There, that should fill the rest of your afternoon…

Comments

  1. The Ditko doc is great! Best line: “Rorschach…oh yeah, he’s just like Mr. A…except he’s crazy…” Pure genius!

  2. That Ditko documentary is fascinating. The Mr. A stuff that inspired Rorschach of Watchmen is in particular, a little scary and unsettling.

    Objectivist thoroughly creep me out, man. Ayn Rand has a lot to answer for.

  3. I love listening to Todd McFarlane talk.

  4. Wow.

    I just watched the whole Ditko piece.

    It was incredible.

  5. That Ditko documentary is awesome. Todd McFarlane not so much.

  6. I’ll keep Jonathan Ross’ fabulous Ditko documentary online as long as his production company doesn’t cause me any grief.

  7. Bless you, Ron, that documentary is simply sublime! Thank you so much for posting it.

  8. I know it’s exactly what everyone else is saying but the Ditko documentary was Amazing. Makes me wanna read old Dr. Strange books or old Spiderman or anything else he did.

    Neil Gaiman looked like he was about to cry. It shows the passion and emotional investment people have put into these “childish” things called comics

  9. Ditko documentary is amazing – glad you finallyw atched it Ron If everyone wants somewhere to watch it http://www.spidermancrawlspace.com/interviews/ditko.htm has it all in one place – neither here nor there really but still. The Stan lee interview was amazing – no pun intended.

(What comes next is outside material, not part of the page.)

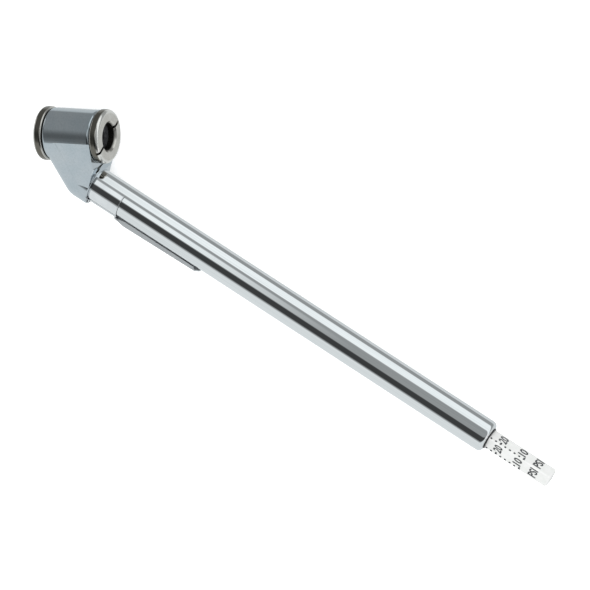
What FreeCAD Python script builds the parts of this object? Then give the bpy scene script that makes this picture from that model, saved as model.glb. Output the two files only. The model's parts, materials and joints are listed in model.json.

    The mcfarlane interview is just mind boggling – some bizarre comments there. Especially the spiel about how if kids liked 22 pages with no dialogue and it sold hed do it – he doesnt care about what he produces as long as it makes money. to which the interviewer asks if he has any artistic integrity or is it just related entirely to sales.
    Wow.

  10. The link the Mike gives is for a page with YouTube videos that have all been pulled.

  11. The Stan lee interview was amazing – no pun intended.

    Agreed. Say what you want about Stan Lee as a glory hound or what have you. I think Lee has been more than gracious in sharing credit with Ditko for the creation of Spider-Man.

    Lee isn’t even trying to hide it. He flat out says, “Yes, Ditko wrote those issues”.

    Ditko’s stubbornness and pride is the real crime in all that business. It makes me terribly sad for the man. Judging from the tone of Lee’s voice in the interview, I suspect he feels sad for Ditko too.

  12. Just for context sake, for those of you who don’t know, Jonathan Ross hosts a celebrity talk show in the UK, and I would say he’s sort of like a cross between Jon Stewart and David Letterman. But it’s not a direct comparison.

    He’s a huge comic book fan. When I was in Ireland, I saw an episode where he had Simon Pegg on, and they were planning to come hang out with each other and go through their comic collections.

  13. Todd McFarlane is a hell of an artist, but man, that dude loves making money.

  14. In 1992, Todd McFarlane (who referred to himself in the third person at least once said this:

    “Take away all my fame, and all my fortune, and just let me make comic books and sell 5000 copies to eek out a living, I’ll be happy, because I love making comic books.”

    Or, y’know…not.

  15. Ron! Thank you and Doug for posting the links. Of course I had heard about the Ditko documentary but I didn’t expect it to affect me so much. I have all the Ditko issues save Amazing Fantasy 15. But this doc made me remember the thrill of collecting. Of waiting a month for the next issue, discussing it with my friends. Those nine panel pages! Man, did you feel like you had read a comic after that. There was such a density to them. Seeing the splash of Spiderman and the Vulture, just damn cool. I don’t get excited over superhero battles these days. I want more to a comic so my favorites feature a different type of storytelling. But the early stuff at Marvel was such a unique blend and this doc brought it back. Really, really cool. BTW, I believe Ditko was the one who designed the signature red and gold Iron Man too. I get what Stan is saying about the guy with the idea. He makes his point well that without Ditko he would have created a less successful character. But that works for prose. Comics are a visual medium and the visuals are part of the whole creation. Cool stuff.

  16. Yeah, I’m totally not in the position to afford it right now, but I immediately added the spider-man omnibus to my amazon wishlist.

  17. I got back to reading Essential Amazing Spider-Man vol 1, which I started a while back, after watching it, haha.

  18. The Ditko show was part of a whole month of comic related shows brodcast here last month. If you can find the third part of comics Britania it has an interview with Alan Moore about V and is just a great show.